**Provided material:**
⁂

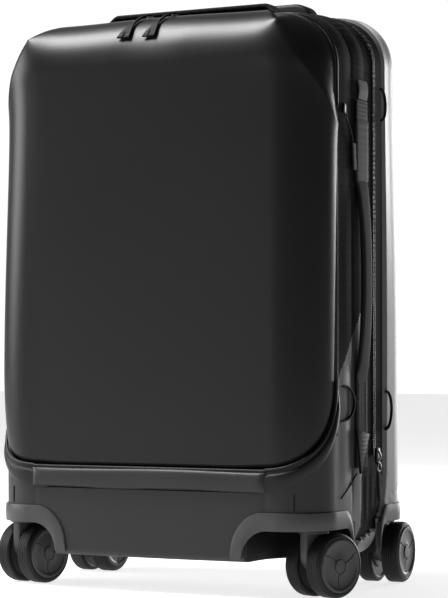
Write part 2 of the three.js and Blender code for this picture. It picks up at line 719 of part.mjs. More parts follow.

⁂

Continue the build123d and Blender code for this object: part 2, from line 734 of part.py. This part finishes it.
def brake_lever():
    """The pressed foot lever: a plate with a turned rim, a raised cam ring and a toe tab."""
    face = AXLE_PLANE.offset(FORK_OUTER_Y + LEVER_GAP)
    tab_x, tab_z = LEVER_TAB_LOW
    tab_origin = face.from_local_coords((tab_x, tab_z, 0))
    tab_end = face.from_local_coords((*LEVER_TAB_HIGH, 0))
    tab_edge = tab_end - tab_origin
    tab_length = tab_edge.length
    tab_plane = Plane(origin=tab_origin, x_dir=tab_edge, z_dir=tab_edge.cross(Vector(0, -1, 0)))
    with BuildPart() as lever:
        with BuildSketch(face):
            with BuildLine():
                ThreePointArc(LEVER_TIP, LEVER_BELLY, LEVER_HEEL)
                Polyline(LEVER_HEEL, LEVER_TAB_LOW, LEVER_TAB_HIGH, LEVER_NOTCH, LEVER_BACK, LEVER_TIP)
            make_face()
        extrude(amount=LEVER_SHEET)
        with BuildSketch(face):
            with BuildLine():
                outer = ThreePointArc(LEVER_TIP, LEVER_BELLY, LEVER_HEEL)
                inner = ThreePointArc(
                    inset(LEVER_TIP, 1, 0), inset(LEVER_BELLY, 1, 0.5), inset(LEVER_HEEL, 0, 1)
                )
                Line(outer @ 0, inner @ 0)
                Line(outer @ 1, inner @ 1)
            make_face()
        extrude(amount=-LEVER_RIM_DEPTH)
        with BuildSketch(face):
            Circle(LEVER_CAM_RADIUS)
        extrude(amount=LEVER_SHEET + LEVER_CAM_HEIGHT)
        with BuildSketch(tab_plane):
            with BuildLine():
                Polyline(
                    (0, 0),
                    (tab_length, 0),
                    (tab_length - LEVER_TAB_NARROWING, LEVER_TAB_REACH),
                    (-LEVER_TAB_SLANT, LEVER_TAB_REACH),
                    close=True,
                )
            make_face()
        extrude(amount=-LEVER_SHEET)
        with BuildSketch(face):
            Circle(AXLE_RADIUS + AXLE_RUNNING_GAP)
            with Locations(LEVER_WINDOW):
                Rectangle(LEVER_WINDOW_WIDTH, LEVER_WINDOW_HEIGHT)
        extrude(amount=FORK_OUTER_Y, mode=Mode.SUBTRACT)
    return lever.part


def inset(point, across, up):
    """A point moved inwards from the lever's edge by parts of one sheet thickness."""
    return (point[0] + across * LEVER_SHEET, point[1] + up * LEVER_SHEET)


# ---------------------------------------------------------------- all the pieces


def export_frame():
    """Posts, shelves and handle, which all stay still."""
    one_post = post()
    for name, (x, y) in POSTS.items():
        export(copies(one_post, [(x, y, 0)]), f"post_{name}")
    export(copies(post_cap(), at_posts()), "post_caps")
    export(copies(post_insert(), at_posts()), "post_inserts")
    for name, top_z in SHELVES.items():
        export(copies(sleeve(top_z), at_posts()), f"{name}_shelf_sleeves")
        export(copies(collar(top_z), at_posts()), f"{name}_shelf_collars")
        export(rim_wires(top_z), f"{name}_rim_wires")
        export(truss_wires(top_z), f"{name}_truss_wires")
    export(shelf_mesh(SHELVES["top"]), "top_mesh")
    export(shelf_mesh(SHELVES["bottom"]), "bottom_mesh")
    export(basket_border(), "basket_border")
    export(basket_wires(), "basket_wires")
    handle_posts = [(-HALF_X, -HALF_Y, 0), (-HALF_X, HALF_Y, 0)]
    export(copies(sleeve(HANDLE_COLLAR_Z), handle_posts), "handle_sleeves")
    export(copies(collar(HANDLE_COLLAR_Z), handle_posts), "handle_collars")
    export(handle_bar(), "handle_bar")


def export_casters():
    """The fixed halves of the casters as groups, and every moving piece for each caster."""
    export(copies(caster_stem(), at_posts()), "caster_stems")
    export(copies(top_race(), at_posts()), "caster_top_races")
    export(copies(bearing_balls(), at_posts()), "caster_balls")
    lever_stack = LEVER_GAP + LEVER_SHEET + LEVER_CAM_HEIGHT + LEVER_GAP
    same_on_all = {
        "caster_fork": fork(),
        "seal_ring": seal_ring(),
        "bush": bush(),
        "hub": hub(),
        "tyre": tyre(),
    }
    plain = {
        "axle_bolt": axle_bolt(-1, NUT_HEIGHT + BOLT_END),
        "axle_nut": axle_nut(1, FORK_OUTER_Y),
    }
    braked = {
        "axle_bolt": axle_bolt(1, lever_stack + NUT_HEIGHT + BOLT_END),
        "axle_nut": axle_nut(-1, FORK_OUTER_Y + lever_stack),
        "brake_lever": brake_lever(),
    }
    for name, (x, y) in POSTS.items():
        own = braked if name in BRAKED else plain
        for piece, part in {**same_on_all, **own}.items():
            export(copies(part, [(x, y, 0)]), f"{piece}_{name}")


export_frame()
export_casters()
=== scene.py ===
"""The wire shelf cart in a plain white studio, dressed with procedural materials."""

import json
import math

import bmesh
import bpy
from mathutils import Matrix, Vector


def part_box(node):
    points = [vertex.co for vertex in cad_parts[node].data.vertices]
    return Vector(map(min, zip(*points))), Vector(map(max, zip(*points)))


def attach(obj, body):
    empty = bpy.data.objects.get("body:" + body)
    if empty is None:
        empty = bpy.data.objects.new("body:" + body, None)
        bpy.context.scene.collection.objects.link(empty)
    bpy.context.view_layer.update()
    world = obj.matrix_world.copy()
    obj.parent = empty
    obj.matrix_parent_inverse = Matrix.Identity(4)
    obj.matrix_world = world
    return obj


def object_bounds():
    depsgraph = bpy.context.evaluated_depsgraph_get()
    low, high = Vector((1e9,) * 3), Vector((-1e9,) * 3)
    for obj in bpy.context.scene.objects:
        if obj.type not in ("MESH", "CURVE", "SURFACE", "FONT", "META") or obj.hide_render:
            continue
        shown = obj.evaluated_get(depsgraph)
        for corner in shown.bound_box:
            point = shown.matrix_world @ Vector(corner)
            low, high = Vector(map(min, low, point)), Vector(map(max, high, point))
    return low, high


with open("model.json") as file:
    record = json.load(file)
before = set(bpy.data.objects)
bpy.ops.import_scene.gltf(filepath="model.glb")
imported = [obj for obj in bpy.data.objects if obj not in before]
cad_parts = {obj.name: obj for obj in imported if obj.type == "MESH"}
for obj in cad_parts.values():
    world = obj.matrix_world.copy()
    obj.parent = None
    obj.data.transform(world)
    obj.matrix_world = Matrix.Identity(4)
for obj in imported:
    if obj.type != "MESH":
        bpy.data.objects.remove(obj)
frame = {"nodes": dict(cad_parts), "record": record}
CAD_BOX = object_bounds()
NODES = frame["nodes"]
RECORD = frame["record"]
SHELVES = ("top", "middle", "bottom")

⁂

**What the task asks:** Above are the records; from them, give again exactly the lines from the one containing "for piece, part" through the one containing "if empty is", both included.

**Exercise response:**
        for piece, part in {**same_on_all, **own}.items():
            export(copies(part, [(x, y, 0)]), f"{piece}_{name}")


export_frame()
export_casters()
=== scene.py ===
"""The wire shelf cart in a plain white studio, dressed with procedural materials."""

import json
import math

import bmesh
import bpy
from mathutils import Matrix, Vector


def part_box(node):
    points = [vertex.co for vertex in cad_parts[node].data.vertices]
    return Vector(map(min, zip(*points))), Vector(map(max, zip(*points)))


def attach(obj, body):
    empty = bpy.data.objects.get("body:" + body)
    if empty is None:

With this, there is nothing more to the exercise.